Per dare un contenuto concreto al concetto di turismo, inteso come “arricchimento culturale”, sotto l’egida di ogni tipo di religione, sembra indispensabile avviare un discorso riguardante i contatti umani ed i contatti tra uomini e cose, che si creano attraverso le grandi emigrazioni di masse. Nella stesura di questi concetti, desidero però rimanere ancorato, in ogni caso, ai soli fattori relativi al turismo.
Volendo sviluppare l’idea, a proposito del concetto di “immagine turistica”, occorre partire dalla considerazione della situazione delle vacanze, come una “utopia concreta”. Il problema va considerato a monte, nel senso che conviene analizzare anzitutto, se e fino a quale punto questa sorta di “integrazione” sia pure temporanea, si effettua o può effettuarsi fra i turisti e gli indigeni, soprattutto ove si tratti di turisti stranieri; si tratta cioè di vedere in che senso debba intendersi il desiderio di molti viaggiatori di conoscere le aree nelle quali si recano ed in che senso ed in quali limiti sia possibile ottenere quei “contatti umani” e quei contatti uomini-cose che costruirebbero la base di quella che è stata chiamata “cultura turistica”.
Ovviamente si prescinde, trattandosi di nozioni diverse, dal cosiddetto turismo culturale, che è quella particolare categoria di emigrazioni umane, che si muove per scopo di cultura. La cultura turistica, è in sostanza una sorta di arricchimento delle proprie esperienze e delle proprie nozioni, che si ottiene attraverso la pratica del turismo e della conoscenza che da esso deriva.
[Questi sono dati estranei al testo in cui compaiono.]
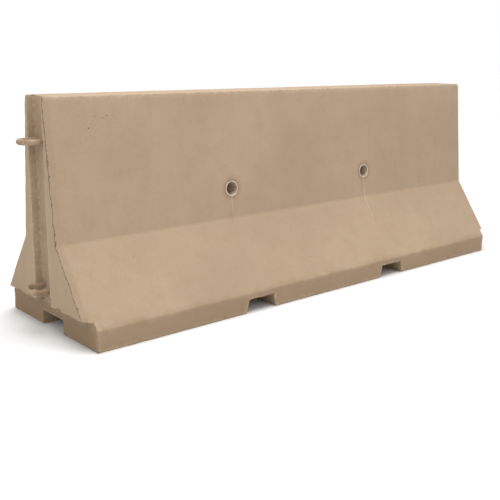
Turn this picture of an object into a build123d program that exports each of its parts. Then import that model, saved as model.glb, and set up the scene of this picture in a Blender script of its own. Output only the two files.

Quando si adopera la parola “integrazione” non la si può intendere esclusivamente a proposito delle emigrazioni umane , come avviene ai nostri giorni, in quanto comporta ben diversi e più gravi problemi, ma la si deve intendere nel più limitato senso di “inserimento” nei limiti del consentito e del possibile “sistema di vita” che comprende lingua, abitudini, caratteristiche, usi e costumi. Il discorso si allarga verso le più disparate classificazioni, essendo possibile ipotizzare turisti integrabili e non integrabili, isolati e non isolati, che desiderano partecipare e partecipano alla vita locale, ovvero deliberatamente si rifiutano di parteciparvi; accontentandosi della fruizione di alcuni beni liberi, nonché della posizione dei poteri pubblici.
Alcuni ricorderanno o avranno studiato sui libri di storia che nell’immediato dopoguerra (1945) in Italia, le autorità di occupazione, precludevano l’ingresso in determinati quartieri della città, così come in alcune città industriali , gli emigranti per lavoro venivano emarginati per spontanea decisione delle popolazioni locali, che non accettavano l’intromissione degli esterni anche se imposta dai poteri pubblici.
Allargando il discorso alle cose, cioè ai beni che si trovano nei territori del soggiorno, molti di questi sono aperti a tutti e non precludibili. Un esperimento d’integrazione, a favore del turismo, è stato già da molto tempo tentato nei paesi scandinavi, facendo partecipare a specifici programmi le famiglie indigene. Certi rapporti di reciproca conoscenza tra persona e persona hanno dato esiti soddisfacenti, mentre in casi di più complicata fattezza hanno turbato la privacy di famiglie e comunità, scatenando gelosie di ogni tipo. Esclusivamente le persone più istruite hanno accettato reciproci scambi di conoscenze, facendo spesso ricorso al bagaglio culturale posseduto e che ha permesso di elaborare soluzioni utili alla convivenza.
Sotto questo aspetto è possibile dedurre che soltanto un soggiorno ben articolato sul territorio prescelto, potrebbe determinare, un inserimento dello straniero nel sistema di vita degli indigeni; o perlomeno, pur senza adoperare il termine “inserimento” in determinate condizioni lo straniero , pur senza inserirsi nel loro sistema di vita, potrebbe cercare un “modus vivendi” che possa assimilarlo alla località ed alla popolazione.
Quanto scritto vale per il comparto turistico. Per gli avvenimenti estranei, necessitano ulteriori valutazioni!